Loi relative à la délimitation des régions, aux élections régionales et départementales et modifiant le calendrier électoral
Non conformité partielle

La saisine du Conseil constitutionnel concernant la loi relative à la délimitation des régions, aux élections régionales et départementales et modifiant le calendrier électoral soulève un point de grande importance relatif à la procédure parlementaire.

Le Président de l'Assemblée nationale vous ayant adressé une lettre à ce sujet, je me dois d'appeler votre attention sur la position du Sénat, en précisant que mon prédécesseur, le Président Jean-Pierre BEL, avait déjà été conduit à faire part de son désaccord, par écrit, au Président de l'Assemblée nationale.

La question en débat porte sur la faculté dont dispose l'Assemblée nationale en vertu du dernier alinéa de l'article 45 de la Constitution, lorsqu'elle statue définitivement sur un texte de loi, de reprendre un ou plusieurs des « amendements adoptés par le Sénat ».

L'Assemblée nationale estime qu'en raison des spécificités de la lecture définitive, ces amendements susceptibles d'être repris doivent avoir été présentés et adoptés en séance publique par le Sénat et qu'ils excluent ceux que le Sénat a retenus, en nouvelle lecture après la commission mixte paritaire, en commission avant de les adopter en séance publique.

Le Sénat récuse cette analyse restrictive qui ne trouve aucun fondement dans le texte constitutionnel et qui, au contraire, méconnaît les règles de notre loi fondamentale relatives au vote de la loi. Rien dans la Constitution ne justifie en effet que la procédure applicable à la nouvelle lecture au Sénat doive répondre à des règles différentes de celles édictées aux articles 42 et 44 de la Constitution, en vertu desquels, d'une part, la discussion des projets de loi porte, en séance, sur le texte adopté par la commission, d'autre part, le droit d'amendement s'exerce en séance ou en commission.

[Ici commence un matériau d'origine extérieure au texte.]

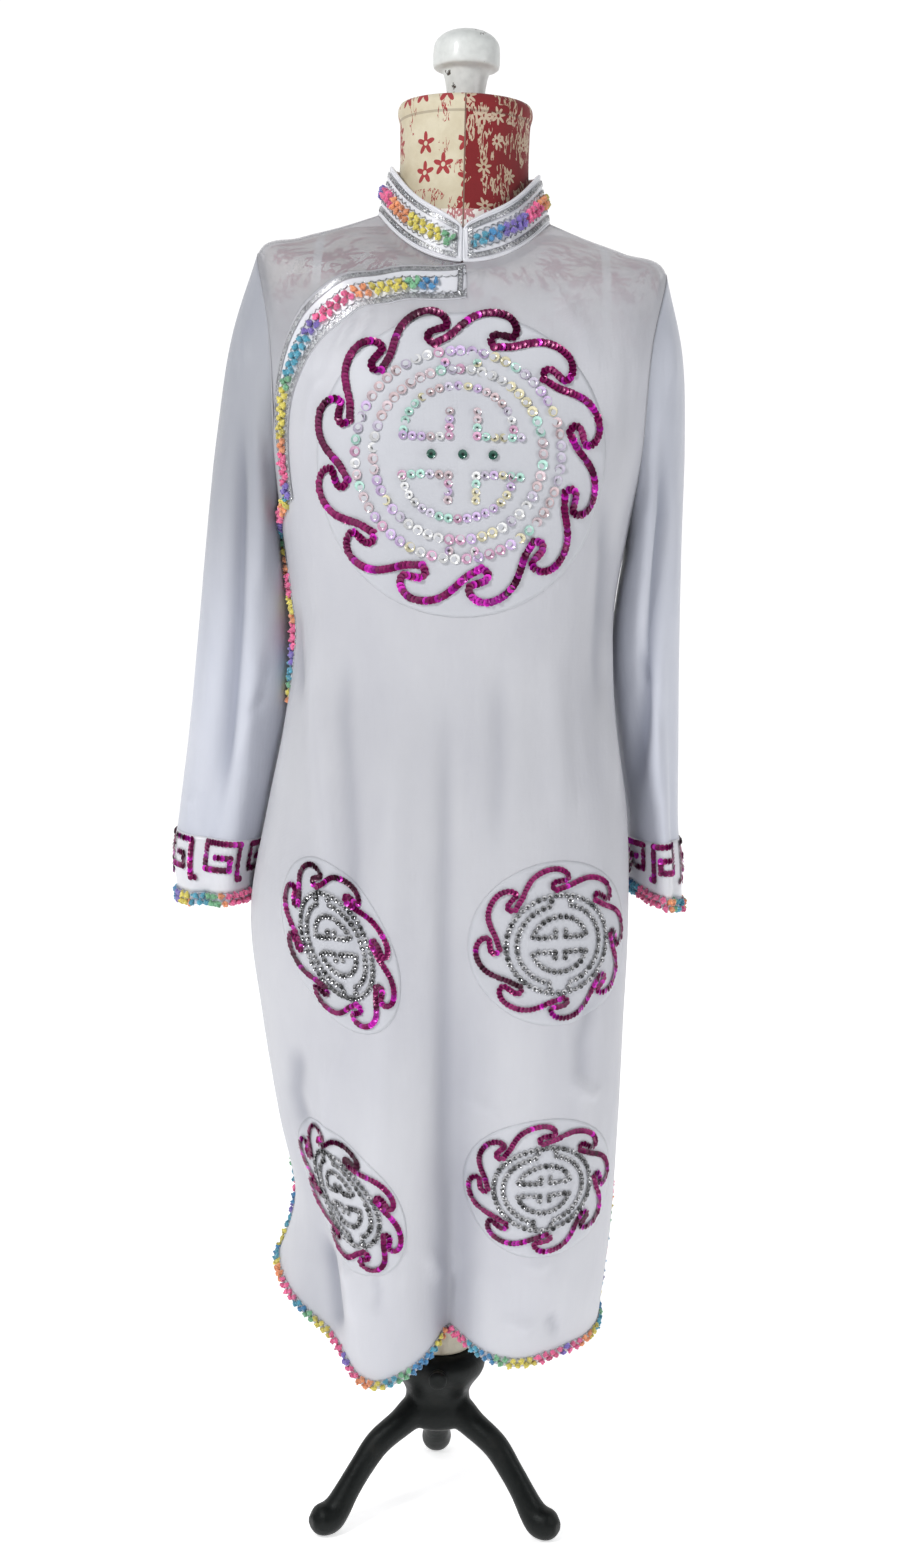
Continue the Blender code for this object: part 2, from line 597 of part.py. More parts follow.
def build_patches(panel):
    """Round patches of closer cloth behind the sequin work, laid on the front."""
    spokes = 26
    for patch in PATCHES:
        middle = seen_at(patch.x, patch.z)
        centre, normal = robe_point(*middle), robe_normal(*middle)
        right = Vector((0, 0, 1)).cross(normal).normalized()
        up = normal.cross(right)
        rings = 6 if patch.diameter > SMALL_PATCH else 4
        step = patch.diameter / 2 / rings
        lines = []
        for j in range(spokes):
            a = 2 * math.pi * j / spokes
            heading, at, here, line = right * math.cos(a) + up * math.sin(a), middle, centre, []
            for _ in range(rings):
                at = nearest(here + heading * step, *at)
                there = robe_point(*at)
                heading, here = (there - here).normalized(), there
                line.append(there)
            lines.append(line)
        points = [centre] + [lines[j][i] for i in range(rings) for j in range(spokes)]
        faces = [(0, 1 + j, 1 + (j + 1) % spokes) for j in range(spokes)]
        for i in range(rings - 1):
            low, high = 1 + i * spokes, 1 + (i + 1) * spokes
            for j in range(spokes):
                k = (j + 1) % spokes
                faces.append((low + j, high + j, high + k, low + k))
        laid_on(patch.name, panel, cutter(f"{patch.name}_cutter", points, faces), SATIN)


FORM_COLUMNS = 28
# The form follows the robe's unfolded sections, this far inside them, from its foot to its neck.
Inset = namedtuple("Inset", "place clear")
FORM_INSETS = (
    Inset(3.85, 0.050),
    Inset(4.40, 0.036),
    Inset(5.20, 0.022),
    Inset(6.10, 0.010),
    Inset(7.00, 0.008),
    Inset(8.00, 0.008),
    Inset(9.00, 0.008),
    Inset(10.00, 0.007),
    Inset(10.60, 0.0060),
    Inset(11.00, 0.0045),
    Inset(11.50, 0.0026),
    Inset(12.00, 0.0018),
    Inset(12.60, 0.0014),
    Inset(13.20, 0.0016),
    Inset(14.00, 0.0090),
)
NECK_RINGS = ((1.05, 1.258), (1.00, 1.275), (0.985, 1.295), (0.995, 1.318), (1.020, 1.332), (1.020, 1.3420),
              (0.995, NECK_TOP_Z))


def build_form():
    """The padded torso with its neck, whole and smooth inside the robe."""
    angles = [360 * i / FORM_COLUMNS for i in range(FORM_COLUMNS)]
    rows = []
    for inset in FORM_INSETS:
        row = []
        for a in angles:
            turn = turn_between(a, 0)
            under = UNDER_DROP * smooth(-turn / 15) * smooth((90 + turn) / 15) if inset.place > 10 else 0.0
            inwards = robe_normal(a, inset.place, folded=False) * (WALL / 2 + inset.clear + under)
            row.append(robe_point(a, inset.place, folded=False) - inwards)
        rows.append(row)
    for share, z in NECK_RINGS:
        radius = NECK_RADIUS * share
        rows.append([Vector((radius * math.sin(math.radians(a)), -radius * math.cos(math.radians(a)), z))
                     for a in angles])
    for point in rows[0]:
        point.z = FORM_FOOT_Z
    points = [p for row in rows for p in row]
    faces = grid_faces(points, FORM_COLUMNS, closed=True) + end_caps(points, FORM_COLUMNS)
    return new_object("form_body", points, faces, (0.80, 0.76, 0.66), 0.9)


def end_caps(points, columns):
    """The two flat ends of a closed tube of points."""
    last = len(points) - columns
    return [tuple(reversed(range(columns))), tuple(range(last, last + columns))]


def turned(name, profile, colour, roughness, metallic=0.0):
    """A turned solid from a profile of radius and height, top first, closed on the axis at both ends."""
    points = [Vector((0, 0, profile[0][1]))]
    for radius, z in profile[1:-1]:
        for i in range(SPIN_STEPS):
            a = 2 * math.pi * i / SPIN_STEPS
            points.append(Vector((radius * math.cos(a), radius * math.sin(a), z)))
    foot = len(points)
    points.append(Vector((0, 0, profile[-1][1])))
    faces = [(0, 1 + i, 1 + (i + 1) % SPIN_STEPS) for i in range(SPIN_STEPS)]
    high = 1
    for _ in range(len(profile) - 3):
        low = high + SPIN_STEPS
        for i in range(SPIN_STEPS):
            k = (i + 1) % SPIN_STEPS
            faces.append((high + i, low + i, low + k, high + k))
        high = low
    faces += [(foot, high + (i + 1) % SPIN_STEPS, high + i) for i in range(SPIN_STEPS)]
    made = new_object(name, points, faces, colour, roughness, metallic)
    tidy_normals(made)
    return made


def leg_mesh(heading):
    """One curved leg as a closed tube whose foot is flat on the floor."""
    a = math.radians(heading)
    outwards, across = Vector((math.sin(a), -math.cos(a), 0)), Vector((math.cos(a), math.sin(a), 0))
    middles = [outwards * s.reach + Vector((0, 0, s.z)) for s in LEG]
    points = []
    for i, s in enumerate(LEG):
        along = (middles[min(i + 1, len(LEG) - 1)] - middles[max(i - 1, 0)]).normalized()
        up = across.cross(along)
        up = up if up.z > 0 else -up
        for j in range(LEG_SIDES):
            b = 2 * math.pi * j / LEG_SIDES
            p = middles[i] + across * s.half_width * math.cos(b) + up * s.half_height * math.sin(b)
            p.z = max(p.z, 0.0)
            points.append(p)
    return points, grid_faces(points, LEG_SIDES, closed=True) + end_caps(points, LEG_SIDES)


def build_foot():
    """The cast iron foot: a hub and three legs in one casting."""
    base = turned("iron_foot", HUB, IRON, 0.5, 0.4)
    for heading in LEG_ANGLES:
        points, faces = leg_mesh(heading)
        leg = new_object(f"leg_{heading}", points, faces, IRON)
        tidy_normals(leg)
        leg.hide_render = True
        leg.display_type = "WIRE"
        joined = base.modifiers.new(f"Leg {heading}", "BOOLEAN")
        joined.operation = "UNION"
        joined.object = leg
    return base


def build_set_screw():
    """The screw that clamps the pole, its head on the front of the hub."""
    points = []
    for y, r in SCREW:
        for i in range(SCREW_SIDES):
            a = 2 * math.pi * i / SCREW_SIDES
            points.append(Vector((r * math.cos(a), y, SCREW_Z + r * math.sin(a))))
    faces = grid_faces(points, SCREW_SIDES, closed=True) + end_caps(points, SCREW_SIDES)
    made = new_object("set_screw", points, faces, (0.02, 0.02, 0.02), 0.5, 0.6)
    tidy_normals(made)
    return made


def tidy_normals(made):
    """Turns every face of a mesh outwards."""
    work = bmesh.new()
    work.from_mesh(made.data)
    bmesh.ops.recalc_face_normals(work, faces=work.faces)
    work.to_mesh(made.data)
    work.free()


def centre_on_origin():
    """Moves the model sideways so that the middle of its bounding box is on the Z axis."""
    bpy.context.view_layer.update()
    graph = bpy.context.evaluated_depsgraph_get()
    shown = [o for o in bpy.context.scene.objects if o.type == "MESH" and not o.hide_render]
    corners = [o.matrix_world @ Vector(c) for o in shown for c in o.evaluated_get(graph).bound_box]
    low = Vector((min(c.x for c in corners), min(c.y for c in corners), 0))
    high = Vector((max(c.x for c in corners), max(c.y for c in corners), 0))
    for o in bpy.context.scene.objects:
        o.location -= (low + high) / 2


def main():
    for old in list(bpy.data.objects):
        bpy.data.objects.remove(old)
    front = build_front()
    build_under_front()
    back = build_back()
    build_sleeve(-1, RIGHT_SLEEVE, "right")
    build_sleeve(1, LEFT_SLEEVE, "left")
    build_collar()
    build_placket(front)
    build_edgings(front, back)
    build_patches(front)
    tidy_normals(build_form())
    turned("finial", FINIAL, (0.85, 0.86, 0.84), 0.5)
    turned("pole", POLE, (0.78, 0.74, 0.62), 0.6)
    build_foot()
    build_set_screw()
    centre_on_origin()


main()
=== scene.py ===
import math
from collections import namedtuple

import bmesh
import bpy
import numpy as np
from mathutils import Matrix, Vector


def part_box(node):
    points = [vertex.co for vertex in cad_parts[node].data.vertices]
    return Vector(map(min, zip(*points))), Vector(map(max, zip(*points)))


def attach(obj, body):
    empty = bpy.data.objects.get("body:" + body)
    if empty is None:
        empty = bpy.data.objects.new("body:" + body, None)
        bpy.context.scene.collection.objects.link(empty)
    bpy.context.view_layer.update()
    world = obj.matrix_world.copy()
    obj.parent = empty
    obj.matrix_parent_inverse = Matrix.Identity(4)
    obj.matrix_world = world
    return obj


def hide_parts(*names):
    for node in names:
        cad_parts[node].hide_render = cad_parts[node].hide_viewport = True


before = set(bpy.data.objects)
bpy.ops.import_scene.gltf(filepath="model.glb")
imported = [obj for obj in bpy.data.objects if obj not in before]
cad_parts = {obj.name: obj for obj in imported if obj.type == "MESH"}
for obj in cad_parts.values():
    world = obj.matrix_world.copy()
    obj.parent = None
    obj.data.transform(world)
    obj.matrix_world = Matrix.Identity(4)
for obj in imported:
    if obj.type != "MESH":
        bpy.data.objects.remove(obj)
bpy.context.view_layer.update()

DICE = np.random.default_rng(7)
POLE_LOW, POLE_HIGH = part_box("pole")
AXIS = np.array(((POLE_LOW.x + POLE_HIGH.x) / 2, (POLE_LOW.y + POLE_HIGH.y) / 2, 0.0))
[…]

Rien, dans la combinaison des articles 42, 44 et 45 de la Constitution, ne s'oppose donc à ce qu'en nouvelle lecture la commission compétente du Sénat examine le texte qui lui est transmis et vote, le cas échéant, des amendements.

Rien, dans la combinaison de ces articles ne s'oppose à ce que l'Assemblée nationale puisse reprendre, en lecture définitive, des amendements adoptés par le Sénat après avoir été ainsi votés en commission ; de tels amendements sont bien des « amendements adoptés par le Sénat » au sens du dernier alinéa de l'article 45 de la Constitution.

Il n'est pas rare que, comme dans le cas de la loi aujourd'hui en cause, l'Assemblée nationale s'interdise de reprendre des amendements adoptés par le Sénat au motif qu'ils seraient irrecevables sur le fondement de l'article 45 de la Constitution. Il est important, pour la clarté du débat parlementaire, que cette question soit tranchée.